#### [The request]
Reproduce exactly and only the lines running from the one with "const STRAP_END = 36;" through the one with "bpy.context.view_layer.update()", both end lines included.

#### [Data entries]
========================

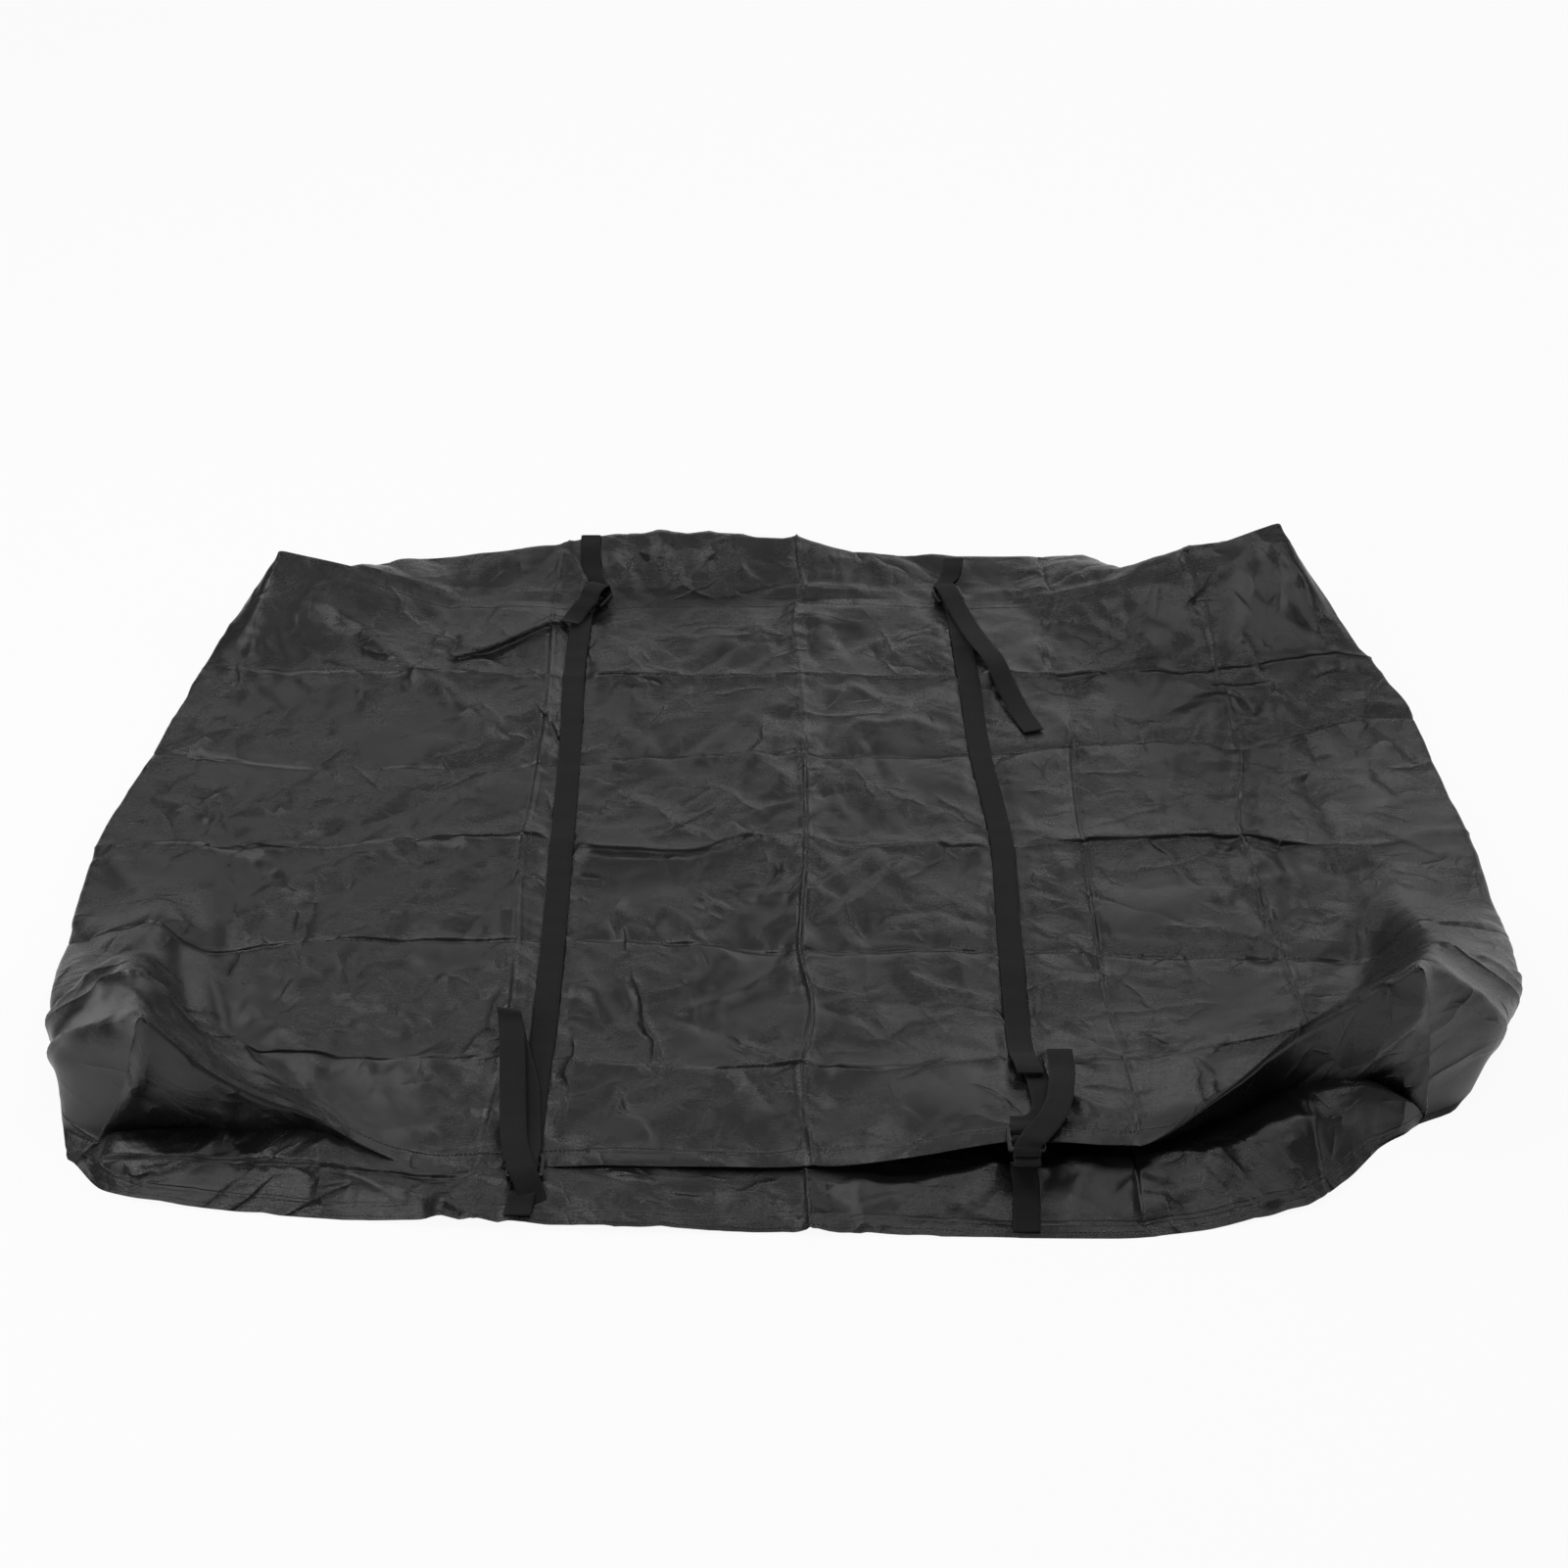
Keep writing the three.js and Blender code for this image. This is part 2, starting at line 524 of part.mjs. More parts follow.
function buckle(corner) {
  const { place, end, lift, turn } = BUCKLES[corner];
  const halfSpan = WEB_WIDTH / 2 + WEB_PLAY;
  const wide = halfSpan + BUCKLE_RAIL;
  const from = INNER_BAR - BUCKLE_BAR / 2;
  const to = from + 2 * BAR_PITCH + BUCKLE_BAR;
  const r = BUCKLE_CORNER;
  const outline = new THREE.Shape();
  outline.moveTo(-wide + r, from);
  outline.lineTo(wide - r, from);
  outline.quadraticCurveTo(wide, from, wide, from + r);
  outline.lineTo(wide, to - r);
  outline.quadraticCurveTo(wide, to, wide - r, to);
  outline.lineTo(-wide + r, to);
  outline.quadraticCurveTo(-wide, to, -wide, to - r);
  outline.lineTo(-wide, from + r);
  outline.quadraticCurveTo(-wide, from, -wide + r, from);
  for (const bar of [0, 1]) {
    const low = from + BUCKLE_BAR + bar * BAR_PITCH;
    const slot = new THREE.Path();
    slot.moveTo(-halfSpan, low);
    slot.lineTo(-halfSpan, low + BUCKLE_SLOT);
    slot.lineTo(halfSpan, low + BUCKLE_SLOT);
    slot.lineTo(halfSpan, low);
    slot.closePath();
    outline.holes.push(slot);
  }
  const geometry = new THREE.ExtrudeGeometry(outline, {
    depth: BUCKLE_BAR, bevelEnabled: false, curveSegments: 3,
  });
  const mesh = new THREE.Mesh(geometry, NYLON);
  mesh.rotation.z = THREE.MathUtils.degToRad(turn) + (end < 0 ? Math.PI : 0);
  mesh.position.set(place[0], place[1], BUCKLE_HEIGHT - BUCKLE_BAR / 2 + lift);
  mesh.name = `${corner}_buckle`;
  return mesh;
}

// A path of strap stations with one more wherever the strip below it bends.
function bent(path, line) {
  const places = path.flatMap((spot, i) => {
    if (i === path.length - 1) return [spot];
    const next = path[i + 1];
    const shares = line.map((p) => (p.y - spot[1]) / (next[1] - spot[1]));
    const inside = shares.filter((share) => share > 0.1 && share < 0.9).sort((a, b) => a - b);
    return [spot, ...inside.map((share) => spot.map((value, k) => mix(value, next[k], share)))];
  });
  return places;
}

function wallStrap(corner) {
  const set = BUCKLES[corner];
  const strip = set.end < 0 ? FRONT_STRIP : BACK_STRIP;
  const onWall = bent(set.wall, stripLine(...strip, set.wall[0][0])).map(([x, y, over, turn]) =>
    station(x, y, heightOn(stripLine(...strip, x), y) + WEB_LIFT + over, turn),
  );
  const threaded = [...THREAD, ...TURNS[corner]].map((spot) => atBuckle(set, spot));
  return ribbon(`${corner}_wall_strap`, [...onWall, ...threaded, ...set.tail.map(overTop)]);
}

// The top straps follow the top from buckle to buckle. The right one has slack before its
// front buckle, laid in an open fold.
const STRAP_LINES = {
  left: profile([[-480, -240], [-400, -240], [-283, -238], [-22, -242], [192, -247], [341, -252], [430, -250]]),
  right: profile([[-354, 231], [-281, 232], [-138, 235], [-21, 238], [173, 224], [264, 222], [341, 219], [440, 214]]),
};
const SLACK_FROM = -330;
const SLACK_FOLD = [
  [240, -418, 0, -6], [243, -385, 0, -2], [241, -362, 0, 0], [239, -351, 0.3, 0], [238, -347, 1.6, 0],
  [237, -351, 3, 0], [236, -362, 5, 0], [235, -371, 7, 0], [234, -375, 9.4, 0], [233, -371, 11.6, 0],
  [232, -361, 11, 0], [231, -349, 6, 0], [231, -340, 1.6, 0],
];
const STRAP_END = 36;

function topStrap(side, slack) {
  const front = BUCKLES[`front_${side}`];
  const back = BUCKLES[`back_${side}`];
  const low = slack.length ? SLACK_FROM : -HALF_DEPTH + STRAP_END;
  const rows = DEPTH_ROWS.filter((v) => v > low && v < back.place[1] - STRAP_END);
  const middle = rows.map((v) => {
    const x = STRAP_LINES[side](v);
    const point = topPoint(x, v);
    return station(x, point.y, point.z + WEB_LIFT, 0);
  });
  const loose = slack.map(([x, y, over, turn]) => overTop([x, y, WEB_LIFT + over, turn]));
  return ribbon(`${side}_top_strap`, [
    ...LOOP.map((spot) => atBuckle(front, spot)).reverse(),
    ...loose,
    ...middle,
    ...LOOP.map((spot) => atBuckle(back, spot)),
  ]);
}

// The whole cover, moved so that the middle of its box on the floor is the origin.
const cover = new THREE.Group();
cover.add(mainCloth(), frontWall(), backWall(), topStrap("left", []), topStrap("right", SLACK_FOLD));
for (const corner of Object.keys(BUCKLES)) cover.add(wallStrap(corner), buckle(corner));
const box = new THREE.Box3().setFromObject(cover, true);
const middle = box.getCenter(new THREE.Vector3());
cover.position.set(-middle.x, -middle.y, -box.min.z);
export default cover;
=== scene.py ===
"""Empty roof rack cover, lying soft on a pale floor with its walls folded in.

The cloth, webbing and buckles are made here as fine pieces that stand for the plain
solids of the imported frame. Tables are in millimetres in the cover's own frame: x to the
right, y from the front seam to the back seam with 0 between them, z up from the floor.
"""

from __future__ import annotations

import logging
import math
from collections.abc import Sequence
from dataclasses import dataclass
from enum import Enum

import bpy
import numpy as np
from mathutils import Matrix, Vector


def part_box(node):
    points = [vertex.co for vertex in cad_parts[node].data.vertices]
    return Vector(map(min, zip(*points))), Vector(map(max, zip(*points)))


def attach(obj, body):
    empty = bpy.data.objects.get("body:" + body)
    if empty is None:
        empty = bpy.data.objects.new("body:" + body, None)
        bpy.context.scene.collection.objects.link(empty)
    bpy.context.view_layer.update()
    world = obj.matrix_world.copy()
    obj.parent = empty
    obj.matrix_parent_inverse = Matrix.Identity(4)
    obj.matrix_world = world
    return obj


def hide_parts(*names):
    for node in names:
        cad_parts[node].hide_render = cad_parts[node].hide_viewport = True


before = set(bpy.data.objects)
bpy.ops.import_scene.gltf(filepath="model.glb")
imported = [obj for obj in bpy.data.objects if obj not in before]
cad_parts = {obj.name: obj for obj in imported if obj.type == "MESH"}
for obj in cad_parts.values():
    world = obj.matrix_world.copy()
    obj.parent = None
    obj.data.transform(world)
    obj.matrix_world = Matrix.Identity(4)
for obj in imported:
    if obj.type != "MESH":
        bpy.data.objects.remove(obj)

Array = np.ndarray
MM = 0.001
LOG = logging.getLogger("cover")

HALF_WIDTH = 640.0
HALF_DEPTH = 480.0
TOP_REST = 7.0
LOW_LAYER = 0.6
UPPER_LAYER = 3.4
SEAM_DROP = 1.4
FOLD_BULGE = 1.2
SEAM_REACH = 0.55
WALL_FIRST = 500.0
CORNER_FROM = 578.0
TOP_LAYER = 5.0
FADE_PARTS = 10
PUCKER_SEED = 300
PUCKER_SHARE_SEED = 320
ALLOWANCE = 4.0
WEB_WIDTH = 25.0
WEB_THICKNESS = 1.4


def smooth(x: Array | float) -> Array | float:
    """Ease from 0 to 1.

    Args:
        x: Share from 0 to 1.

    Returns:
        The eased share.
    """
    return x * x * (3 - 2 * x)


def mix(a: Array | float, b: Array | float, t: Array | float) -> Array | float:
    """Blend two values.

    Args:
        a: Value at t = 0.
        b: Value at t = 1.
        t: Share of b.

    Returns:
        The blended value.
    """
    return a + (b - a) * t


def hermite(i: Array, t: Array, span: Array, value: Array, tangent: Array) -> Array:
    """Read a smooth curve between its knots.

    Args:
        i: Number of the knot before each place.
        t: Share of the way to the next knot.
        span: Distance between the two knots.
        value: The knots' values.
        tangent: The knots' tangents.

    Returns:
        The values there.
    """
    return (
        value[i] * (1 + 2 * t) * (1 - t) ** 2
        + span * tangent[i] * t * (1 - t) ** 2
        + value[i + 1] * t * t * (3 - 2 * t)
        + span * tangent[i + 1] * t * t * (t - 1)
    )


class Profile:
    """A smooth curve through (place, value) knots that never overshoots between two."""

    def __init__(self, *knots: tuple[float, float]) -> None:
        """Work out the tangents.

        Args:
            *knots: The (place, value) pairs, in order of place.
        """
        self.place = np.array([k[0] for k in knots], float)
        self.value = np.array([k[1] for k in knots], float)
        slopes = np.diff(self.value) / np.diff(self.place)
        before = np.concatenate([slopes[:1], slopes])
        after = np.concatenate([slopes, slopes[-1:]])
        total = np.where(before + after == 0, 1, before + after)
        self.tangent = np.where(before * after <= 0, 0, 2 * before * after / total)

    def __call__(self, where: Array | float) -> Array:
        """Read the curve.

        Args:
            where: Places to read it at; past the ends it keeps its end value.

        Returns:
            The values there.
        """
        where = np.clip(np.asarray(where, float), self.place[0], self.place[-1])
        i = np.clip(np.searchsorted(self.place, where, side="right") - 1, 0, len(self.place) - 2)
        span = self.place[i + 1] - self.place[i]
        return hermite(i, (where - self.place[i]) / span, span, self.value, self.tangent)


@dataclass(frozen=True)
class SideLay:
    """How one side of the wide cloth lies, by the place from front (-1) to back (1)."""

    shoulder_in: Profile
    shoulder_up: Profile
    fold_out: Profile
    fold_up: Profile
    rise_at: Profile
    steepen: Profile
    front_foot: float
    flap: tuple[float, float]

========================

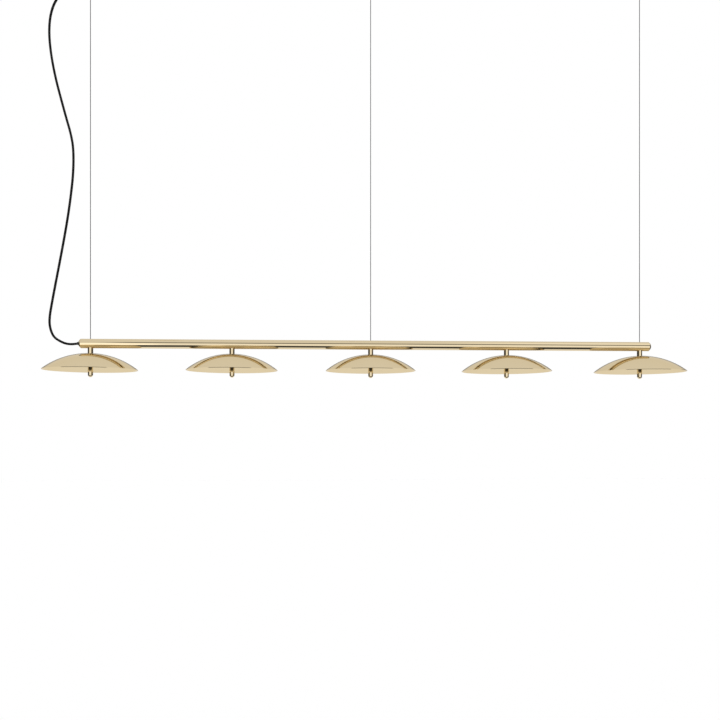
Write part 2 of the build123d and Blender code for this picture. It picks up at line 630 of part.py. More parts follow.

========================

#### [Expected answer]
const STRAP_END = 36;

function topStrap(side, slack) {
  const front = BUCKLES[`front_${side}`];
  const back = BUCKLES[`back_${side}`];
  const low = slack.length ? SLACK_FROM : -HALF_DEPTH + STRAP_END;
  const rows = DEPTH_ROWS.filter((v) => v > low && v < back.place[1] - STRAP_END);
  const middle = rows.map((v) => {
    const x = STRAP_LINES[side](v);
    const point = topPoint(x, v);
    return station(x, point.y, point.z + WEB_LIFT, 0);
  });
  const loose = slack.map(([x, y, over, turn]) => overTop([x, y, WEB_LIFT + over, turn]));
  return ribbon(`${side}_top_strap`, [
    ...LOOP.map((spot) => atBuckle(front, spot)).reverse(),
    ...loose,
    ...middle,
    ...LOOP.map((spot) => atBuckle(back, spot)),
  ]);
}

// The whole cover, moved so that the middle of its box on the floor is the origin.
const cover = new THREE.Group();
cover.add(mainCloth(), frontWall(), backWall(), topStrap("left", []), topStrap("right", SLACK_FOLD));
for (const corner of Object.keys(BUCKLES)) cover.add(wallStrap(corner), buckle(corner));
const box = new THREE.Box3().setFromObject(cover, true);
const middle = box.getCenter(new THREE.Vector3());
cover.position.set(-middle.x, -middle.y, -box.min.z);
export default cover;
=== scene.py ===
"""Empty roof rack cover, lying soft on a pale floor with its walls folded in.

The cloth, webbing and buckles are made here as fine pieces that stand for the plain
solids of the imported frame. Tables are in millimetres in the cover's own frame: x to the
right, y from the front seam to the back seam with 0 between them, z up from the floor.
"""

from __future__ import annotations

import logging
import math
from collections.abc import Sequence
from dataclasses import dataclass
from enum import Enum

import bpy
import numpy as np
from mathutils import Matrix, Vector


def part_box(node):
    points = [vertex.co for vertex in cad_parts[node].data.vertices]
    return Vector(map(min, zip(*points))), Vector(map(max, zip(*points)))


def attach(obj, body):
    empty = bpy.data.objects.get("body:" + body)
    if empty is None:
        empty = bpy.data.objects.new("body:" + body, None)
        bpy.context.scene.collection.objects.link(empty)
    bpy.context.view_layer.update()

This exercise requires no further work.